I recently sat down with Dr. Tsedeke Abate, leader of the Drought Tolerant Maize for Africa
(DTMA) initiative, which is jointly administered by CIMMYT and IITA. He caught me up to speed on DTMA's work, which recently wrapped up after 10 years’ worth of research on increasing maize productivity and resilience during times of drought in 13 African countries. The initiative itself had three main objectives, detailed below.
1. Product development and testing
Over the course of the initiative, more than 200 unique and improved drought-tolerant maize varieties have been bred, leading to comparable or higher maize yields under normal conditions and increased maize yields during drought.
2. Product promotion and delivery
CIMMYT and IITA have partnered with country-level agricultural education and training (AET) systems
, researchers, seed companies, government ministries, community-based organizations and more in order to increase institutional capacity and to ensure this work will continue now that the initiative has been completed.
3. Enhancing impacts
For the new varieties to be picked up and disseminated through formal seed networks, they need to be commercialized by seed companies. Again, DTMA helped seed companies to commercialize by building their capacity and helping them produce the new varieties while also addressing other ways they’re deficient. As a result of the DTMA initiative, more than 100 companies have worked with DTMA, and each year they are increasing the varieties of seeds in each country. More than 54,000 tons of improved seed were produced and distributed across the 13 countries in 2014 alone.

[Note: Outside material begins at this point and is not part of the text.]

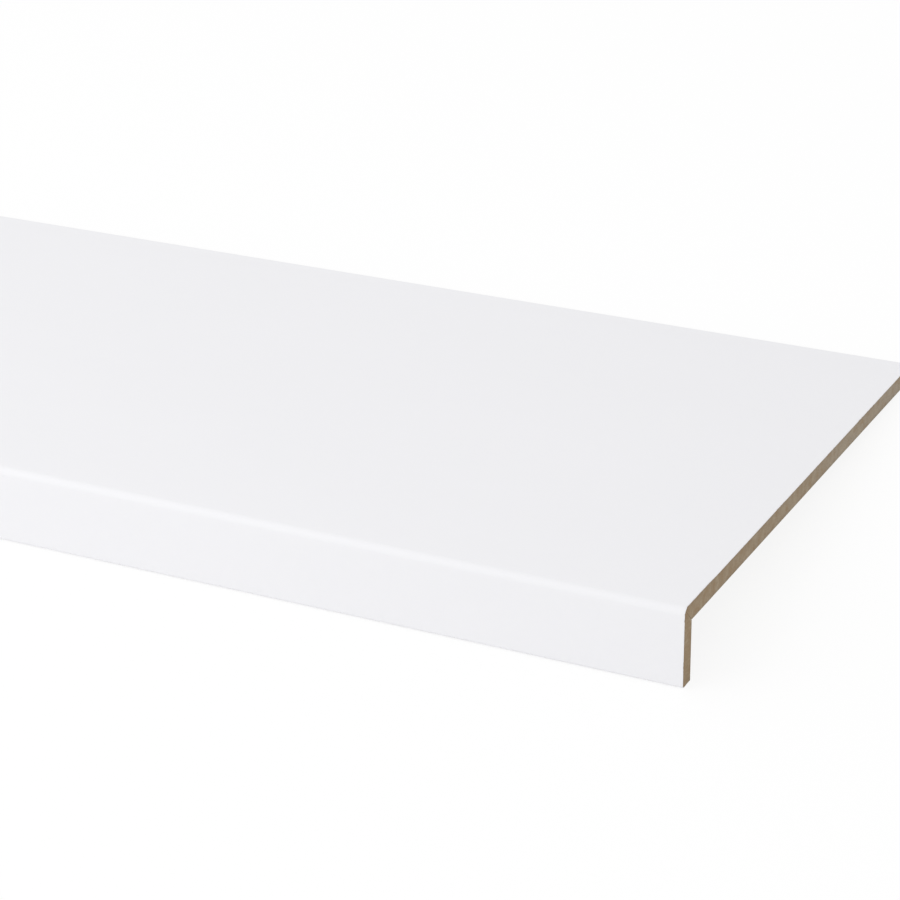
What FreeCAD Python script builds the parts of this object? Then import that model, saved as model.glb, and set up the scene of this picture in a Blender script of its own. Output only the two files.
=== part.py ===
"""Window sill board for covering an old sill: a thin fibreboard with a folded-down front lip and a white facing foil.

The section is drawn level, with the sharp top front corner of the finished board at the origin of the sketches, Y to
the back and Z up. The pieces are then tipped together into the pose in which the board lies on a level floor: on the
back lower edge of its lip and the lower edge of its back. Millimetres.
"""
import FreeCAD, Part
import os

import Sketcher

V = FreeCAD.Vector

doc = FreeCAD.newDocument("window_sill_board")

# Driving sizes
sizes = doc.addObject("Spreadsheet::Sheet", "sizes")
sizes.Label = "sizes"

DRIVING_SIZES = (
    ("board_length", "1000", "length of the stock along the window"),
    ("board_depth", "300", "front of the lip to the back edge"),
    ("core_thickness", "8", "fibreboard of the board"),
    ("lip_thickness", "8", "fibreboard of the lip"),
    ("foil_thickness", "0.3", "white facing foil"),
    ("lip_height", "37", "top of the board to the foot of the lip, over the foil"),
    ("nose_radius", "4", "outside of the rounded front corner, over the foil"),
    ("foot_radius", "1.4", "outside of the rounded front lower corner, over the foil"),
    ("foil_turn_under", "4", "front of the lip to the foil's trimmed edge under its foot"),
)

for row, (alias, value, meaning) in enumerate(DRIVING_SIZES, start=1):
    sizes.set("A%d" % row, alias)
    sizes.set("B%d" % row, value)
    sizes.set("C%d" % row, meaning)
    sizes.setAlias("B%d" % row, alias)
doc.recompute()

# Lines of the section in terms of the driving sizes, as distances back from the front face or down from the top face
INNER_BACK = "(sizes.lip_thickness + sizes.foil_thickness)"
INNER_DOWN = "(sizes.core_thickness + sizes.foil_thickness)"
FOOT_DOWN = "(sizes.lip_height - sizes.foil_thickness)"
CORE_NOSE = "(sizes.nose_radius - sizes.foil_thickness)"
CORE_FOOT = "(sizes.foot_radius - sizes.foil_thickness)"

# The pose at rest: the floor touches the lip's back lower edge and the board's back lower edge
TILT = "atan((%s - %s) / (sizes.board_depth - %s))" % (FOOT_DOWN, INNER_DOWN, INNER_BACK)
FRONT_MOST = "(sizes.foot_radius * (cos(%s) - 1) + (sizes.foot_radius - sizes.lip_height) * sin(%s))" % (TILT, TILT)
BACK_MOST = "(sizes.board_depth * cos(%s))" % TILT
LOWEST = "(-%s * sin(%s) - %s * cos(%s))" % (INNER_BACK, TILT, FOOT_DOWN, TILT)
REST_POSE = "placement(vector(0; -(%s + %s) / 2; -%s); rotation(vector(1; 0; 0); -%s))" % (
    FRONT_MOST,
    BACK_MOST,
    LOWEST,
    TILT,
)

# Names of a sketch's own points and axes
START, END, CENTRE = 1, 2, 3
ORIGIN, POINT = -1, 1


def length(name):
    """The number that the sheet holds under a name, for a sketch's first outline."""
    return float(sizes.get(name))


def section_sketch(body, name):
    """A sketch on the plane across the board: its X is the board's depth, its Y is up."""
    sketch = body.newObject("Sketcher::SketchObject", name)
    plane = [part for part in body.Origin.OriginFeatures if part.Role == "YZ_Plane"][0]
    sketch.AttachmentSupport = [(plane, "")]
    sketch.MapMode = "FlatFace"
    return sketch


def line(sketch, start, end):
    return sketch.addGeometry(Part.LineSegment(V(start[0], start[1], 0), V(end[0], end[1], 0)), False)


def arc(sketch, centre, radius, first, last):
    """A round corner, counter-clockwise from the angle first to the angle last, in degrees."""
    circle = Part.Circle(V(centre[0], centre[1], 0), V(0, 0, 1), radius)
    to_radians = 3.141592653589793 / 180
    return sketch.addGeometry(Part.ArcOfCircle(circle, first * to_radians, last * to_radians), False)


def rule(sketch, kind, *what):
    return sketch.addConstraint(Sketcher.Constraint(kind, *what))


def sized(sketch, name, expression, kind, *what):
    """A dimension that follows the sheet. It starts at what the drawn outline measures."""
    index = sketch.addConstraint(Sketcher.Constraint(kind, *what))
    sketch.renameConstraint(index, name)
    sketch.setExpression("Constraints." + name, expression)
    return index


def back_of_front(sketch, name, expression, geometry, point, now):
    """A point's distance back from the front face."""
    sized(sketch, name, expression, "DistanceX", ORIGIN, POINT, geometry, point, now)


def below_top(sketch, name, expression, geometry, point, now):
    """A point's distance down from the top face."""
    sized(sketch, name, expression, "DistanceY", geometry, point, ORIGIN, POINT, now)


def new_piece(name):
    body = doc.addObject("PartDesign::Body", name)
    body.Label = name
    return body


def pad_along_board(body, sketch):
    """The section drawn out along the board, half to each side, and the piece laid in its pose."""
    pad = body.newObject("PartDesign::Pad", body.Name + "_run")
    pad.Profile = sketch
    pad.SideType = "Symmetric"
    pad.setExpression("Length", "sizes.board_length")
    pad.Refine = False
    body.Tip = pad
    body.setExpression("Placement", REST_POSE)
    return pad


depth = length("board_depth")
foil = length("foil_thickness")
inner_back = length("lip_thickness") + foil
inner_down = length("core_thickness") + foil
lip_down = length("lip_height")
foot_down = lip_down - foil
nose = length("nose_radius")
foot = length("foot_radius")
turn = length("foil_turn_under")
diagonal = 0.5**0.5
mitre_out = nose - (nose - foil) * diagonal

# Sill board: the flat fibreboard, its front edge mitred and rounded to the lip
sill_board = new_piece("sill_board")
sketch = section_sketch(sill_board, "sill_board_section")
underside = line(sketch, (inner_back, -inner_down), (depth, -inner_down))
back_edge = line(sketch, (depth, -inner_down), (depth, -foil))
top_face = line(sketch, (depth, -foil), (nose, -foil))
nose_arc = arc(sketch, (nose, -nose), nose - foil, 90, 135)
mitre = line(sketch, (mitre_out, -mitre_out), (inner_back, -inner_down))
rule(sketch, "Coincident", underside, END, back_edge, START)
rule(sketch, "Coincident", back_edge, END, top_face, START)
rule(sketch, "Tangent", top_face, END, nose_arc, START)
rule(sketch, "Coincident", nose_arc, END, mitre, START)
rule(sketch, "Coincident", mitre, END, underside, START)
rule(sketch, "Horizontal", underside)
rule(sketch, "Vertical", back_edge)
rule(sketch, "Horizontal", top_face)
rule(sketch, "PointOnObject", nose_arc, CENTRE, mitre)
back_of_front(sketch, "depth", "sizes.board_depth", back_edge, START, depth)
back_of_front(sketch, "inner_corner_back", INNER_BACK, underside, START, inner_back)
below_top(sketch, "inner_corner_down", INNER_DOWN, underside, START, inner_down)
below_top(sketch, "core_top", "sizes.foil_thickness", top_face, START, foil)
back_of_front(sketch, "nose_centre_back", "sizes.nose_radius", nose_arc, CENTRE, nose)
below_top(sketch, "nose_centre_down", "sizes.nose_radius", nose_arc, CENTRE, nose)
pad_along_board(sill_board, sketch)

# Nose lip: the strip folded down at the front, glued to the board along the mitre
nose_lip = new_piece("nose_lip")
sketch = section_sketch(nose_lip, "nose_lip_section")
back_face = line(sketch, (inner_back, -inner_down), (inner_back, -foot_down))
foot_face = line(sketch, (inner_back, -foot_down), (foot, -foot_down))
foot_arc = arc(sketch, (foot, foot - lip_down), foot - foil, 180, 270)
front_face = line(sketch, (foil, foot - lip_down), (foil, -nose))
nose_arc = arc(sketch, (nose, -nose), nose - foil, 135, 180)
mitre = line(sketch, (mitre_out, -mitre_out), (inner_back, -inner_down))
rule(sketch, "Coincident", back_face, END, foot_face, START)
rule(sketch, "Tangent", foot_face, END, foot_arc, END)
rule(sketch, "Tangent", foot_arc, START, front_face, START)
rule(sketch, "Tangent", front_face, END, nose_arc, END)
rule(sketch, "Coincident", nose_arc, START, mitre, START)
rule(sketch, "Coincident", mitre, END, back_face, START)
rule(sketch, "Vertical", back_face)
rule(sketch, "Horizontal", foot_face)
rule(sketch, "Vertical", front_face)
rule(sketch, "PointOnObject", nose_arc, CENTRE, mitre)
back_of_front(sketch, "inner_corner_back", INNER_BACK, back_face, START, inner_back)
below_top(sketch, "inner_corner_down", INNER_DOWN, back_face, START, inner_down)
below_top(sketch, "foot_down", FOOT_DOWN, back_face, END, foot_down)
back_of_front(sketch, "core_front", "sizes.foil_thickness", front_face, START, foil)
back_of_front(sketch, "nose_centre_back", "sizes.nose_radius", nose_arc, CENTRE, nose)
below_top(sketch, "nose_centre_down", "sizes.nose_radius", nose_arc, CENTRE, nose)
sized(sketch, "foot_rounding", CORE_FOOT, "Radius", foot_arc, foot - foil)
pad_along_board(nose_lip, sketch)

# Face foil: one white skin over the top, round the nose, down the lip's front and turned under its foot
face_foil = new_piece("face_foil")
sketch = section_sketch(face_foil, "face_foil_section")
top_outer = line(sketch, (depth, 0), (nose, 0))
nose_outer = arc(sketch, (nose, -nose), nose, 90, 180)
front_outer = line(sketch, (0, -nose), (0, foot - lip_down))
foot_outer = arc(sketch, (foot, foot - lip_down), foot, 180, 270)
turn_outer = line(sketch, (foot, -lip_down), (turn, -lip_down))
trimmed_edge = line(sketch, (turn, -lip_down), (turn, -foot_down))
turn_inner = line(sketch, (turn, -foot_down), (foot, -foot_down))
foot_inner = arc(sketch, (foot, foot - lip_down), foot - foil, 180, 270)
front_inner = line(sketch, (foil, foot - lip_down), (foil, -nose))
nose_inner = arc(sketch, (nose, -nose), nose - foil, 90, 180)
top_inner = line(sketch, (nose, -foil), (depth, -foil))
back_outer = line(sketch, (depth, -foil), (depth, 0))
rule(sketch, "Tangent", top_outer, END, nose_outer, START)
rule(sketch, "Tangent", nose_outer, END, front_outer, START)
rule(sketch, "Tangent", front_outer, END, foot_outer, START)
rule(sketch, "Tangent", foot_outer, END, turn_outer, START)
rule(sketch, "Coincident", turn_outer, END, trimmed_edge, START)
rule(sketch, "Coincident", trimmed_edge, END, turn_inner, START)
rule(sketch, "Tangent", turn_inner, END, foot_inner, END)
rule(sketch, "Tangent", foot_inner, START, front_inner, START)
rule(sketch, "Tangent", front_inner, END, nose_inner, END)
rule(sketch, "Tangent", nose_inner, START, top_inner, START)
rule(sketch, "Coincident", top_inner, END, back_outer, START)
rule(sketch, "Coincident", back_outer, END, top_outer, START)
rule(sketch, "Coincident", nose_inner, CENTRE, nose_outer, CENTRE)
rule(sketch, "Coincident", foot_inner, CENTRE, foot_outer, CENTRE)
rule(sketch, "Horizontal", top_outer)
rule(sketch, "Vertical", front_outer)
rule(sketch, "Horizontal", turn_outer)
rule(sketch, "Vertical", trimmed_edge)
rule(sketch, "Vertical", back_outer)
rule(sketch, "Horizontal", turn_inner)
rule(sketch, "Horizontal", top_inner)
rule(sketch, "PointOnObject", top_outer, END, -1)
rule(sketch, "PointOnObject", front_outer, START, -2)
sized(sketch, "nose_rounding", "sizes.nose_radius", "Radius", nose_outer, nose)
sized(sketch, "foot_rounding", "sizes.foot_radius", "Radius", foot_outer, foot)
sized(sketch, "nose_under_foil", CORE_NOSE, "Radius", nose_inner, nose - foil)
sized(sketch, "foot_under_foil", CORE_FOOT, "Radius", foot_inner, foot - foil)
back_of_front(sketch, "depth", "sizes.board_depth", back_outer, START, depth)
below_top(sketch, "foot_down", "sizes.lip_height", turn_outer, END, lip_down)
back_of_front(sketch, "trim_back", "sizes.foil_turn_under", turn_outer, END, turn)
pad_along_board(face_foil, sketch)

doc.recompute()

# Nothing is written unless every object of the document came out right
pieces = (sill_board, nose_lip, face_foil)
for item in doc.Objects:
    if "Invalid" in item.State or "Error" in item.State:
        raise RuntimeError("%s did not build: %s" % (item.Name, item.State))
    if item.TypeId == "Sketcher::SketchObject":
        if item.solve() != 0:
            raise RuntimeError("%s does not solve" % item.Name)
        if not item.FullyConstrained:
            raise RuntimeError("%s is not fully constrained" % item.Name)
for piece in pieces:
    shape = piece.Shape
    if shape.isNull() or not shape.isValid() or len(shape.Solids) != 1 or shape.Volume <= 0:
        raise RuntimeError("%s is not one valid solid" % piece.Label)

os.makedirs("parts", exist_ok=True)
for piece in pieces:
    piece.Shape.exportStep("parts/%s.step" % piece.Label)
    box = piece.Shape.BoundBox
    print(
        "%s: volume %.1f mm3, x %.3f to %.3f, y %.3f to %.3f, z %.3f to %.3f"
        % (piece.Label, piece.Shape.Volume, box.XMin, box.XMax, box.YMin, box.YMax, box.ZMin, box.ZMax)
    )
print("tilt of the board at rest: %.3f degrees" % abs(sill_board.Placement.Rotation.getYawPitchRoll()[2]))
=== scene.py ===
"""Window sill board: foil-faced fibreboard with a folded lip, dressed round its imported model.

The file is laid out as an add-on and run as a script. The section is drawn level, in the board's own
directions, from its front face and its top face. The board then lies tipped back on the floor, as in the
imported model, on the foot of its lip and on its back edge.
"""
import math

import bmesh
import bpy
from mathutils import Matrix, Vector, noise


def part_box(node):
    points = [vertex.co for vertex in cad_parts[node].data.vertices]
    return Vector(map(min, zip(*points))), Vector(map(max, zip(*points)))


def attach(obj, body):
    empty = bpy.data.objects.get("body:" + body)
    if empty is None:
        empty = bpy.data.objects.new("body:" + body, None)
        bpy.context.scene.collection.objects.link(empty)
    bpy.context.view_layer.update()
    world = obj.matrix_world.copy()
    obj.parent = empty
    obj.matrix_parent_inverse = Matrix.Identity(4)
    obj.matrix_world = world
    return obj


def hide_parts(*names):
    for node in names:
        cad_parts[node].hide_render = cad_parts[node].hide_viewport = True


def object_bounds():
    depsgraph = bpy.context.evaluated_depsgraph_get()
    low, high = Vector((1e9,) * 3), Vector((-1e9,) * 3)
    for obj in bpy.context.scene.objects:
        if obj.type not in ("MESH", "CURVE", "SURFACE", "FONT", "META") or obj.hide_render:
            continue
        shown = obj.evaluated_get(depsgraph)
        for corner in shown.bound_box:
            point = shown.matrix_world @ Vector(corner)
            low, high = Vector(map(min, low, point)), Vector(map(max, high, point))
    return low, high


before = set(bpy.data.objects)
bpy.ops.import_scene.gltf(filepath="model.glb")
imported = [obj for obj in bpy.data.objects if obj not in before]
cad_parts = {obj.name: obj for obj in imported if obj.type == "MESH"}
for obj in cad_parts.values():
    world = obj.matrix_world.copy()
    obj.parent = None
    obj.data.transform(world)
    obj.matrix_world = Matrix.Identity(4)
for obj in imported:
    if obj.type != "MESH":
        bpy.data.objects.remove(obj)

bl_info = {
    "name": "Window sill board",
    "version": (1, 0, 0),
    "blender": (4, 5, 0),
    "location": "3D View > Sidebar > Sill board",
    "description": "Builds a foil-faced fibreboard window sill board and the studio that it lies in",
    "category": "Object",
}

CAD_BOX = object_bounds()
MM = 0.001
BODY = "root"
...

The initiative recently released a series of infographics
highlighting the different improved maize varieties released under DTMA in each of the countries that DTMA worked, along with other valuable information for each variety including:
- Maturity range
- Owner (seed company/distributor)
- Suitable agro-ecologies for each variety
- Yield range
The infographic for Zambia's maize varieties. Credit: DTMA/CIMMYT.
Each infographic also outlines country-level priorities moving forward to ensure that varieties continue to be developed and disseminated as well as remaining challenges to overcome, like farmer adoption. In many countries, barriers to adoption
include constraints like high seed price and inadequate or inaccessible information for farmers. Check out the graphic below for the range of constraints identified in 10 of the countries, which vary widely from country to country. This supports the fact that we need tailored solutions for each unique country context.
Sourced from DT Maize Vol. 4 No. 4, December 2015. Credit: DTMA/CIMMYT.
A future project
will build upon the work that DTMA has accomplished, but will broaden the research objectives to include variety development to better suit other types of stress, not just drought. These other stressors and emerging challenges might include pests, disease and heat. The next project will also address variety development for desirable traits like improved nutritional content.